THINGS ARE HAPPENING in Joseph McElroy's Night Soul and Other Stories—a man blows out his tire in a dark street and is taken in by a stranger, an unemployed poet finds friendship with his wife's nine-year-old Arab student amid both real and imagined terrorist threats, and a new father finds his nocturnal mind drifting into the repetitive mouth sounds formed by his baby as it lies in its crib—but in the school of McElroy, these occurrences are merely points, which are connected to other points within the stories, and the stories are not about what happens and what will happen next, but what the mind is thinking, examining, noticing on the nightstand, during, after, and before these points.

There are no linear conventions, and while this may not be new to writing, McElroy was one of the first in American literature to accomplish this particular type of impressionistic and poetic narrative structure. Often, he's compared to Pynchon and cited as an influence on DeLillo. Postmodern elements do surge in his deconstructionism, but unlike the aforementioned, there is a lack of instruction to his text. Pynchon warps his plots and sentences—really a lovely nightmare for Microsoft Word—and DeLillo tackles large conundrums (think: assassination of JFK), but there is a simultaneous quiet and restlessness in McElroy's language that somehow doesn't seek to call attention to itself. That quality allows him to reinvent simple family or relationship stories into something far more insidious, and original, than what DeLillo may be able to cook up.

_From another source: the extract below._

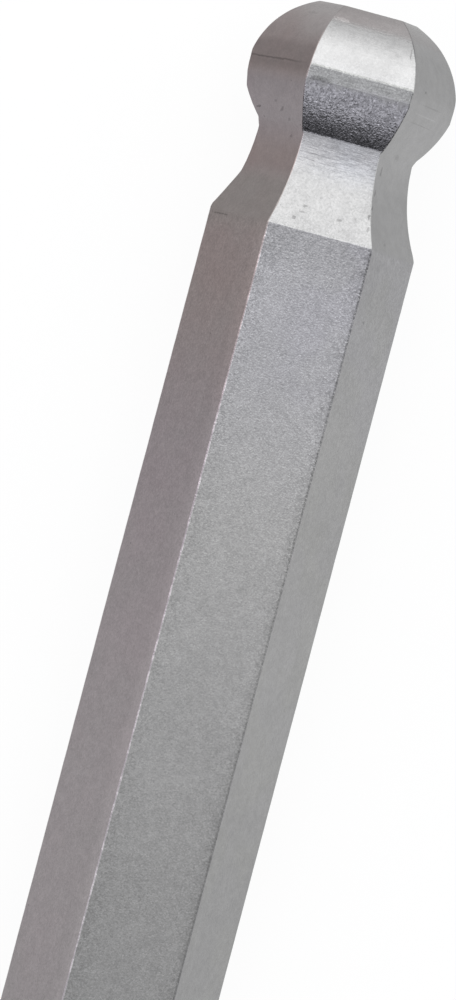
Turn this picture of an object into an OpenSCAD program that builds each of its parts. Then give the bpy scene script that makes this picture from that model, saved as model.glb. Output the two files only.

Simultaneity abounds in Night Soul. McElroy occupies several people at once, as well as the city/state of New York, which has always appeared in his fiction, though it's refreshing to see the use of that geographic area without the usual construct of our Woody Allen upper-middle class preconceptions, presented instead as simply a home, a place to be from, but always important. It becomes especially important, however, when McElroy obliquely and overtly addresses 9/11, but there's something calm and collected in that address. McElroy understands there are those who think in the present, those who really feel the wrongs done to them, but he writes of those who've always felt they are everywhere on the timeline at once, grieving and grieved. These complexities, collectively, make for what is an excellent and full read.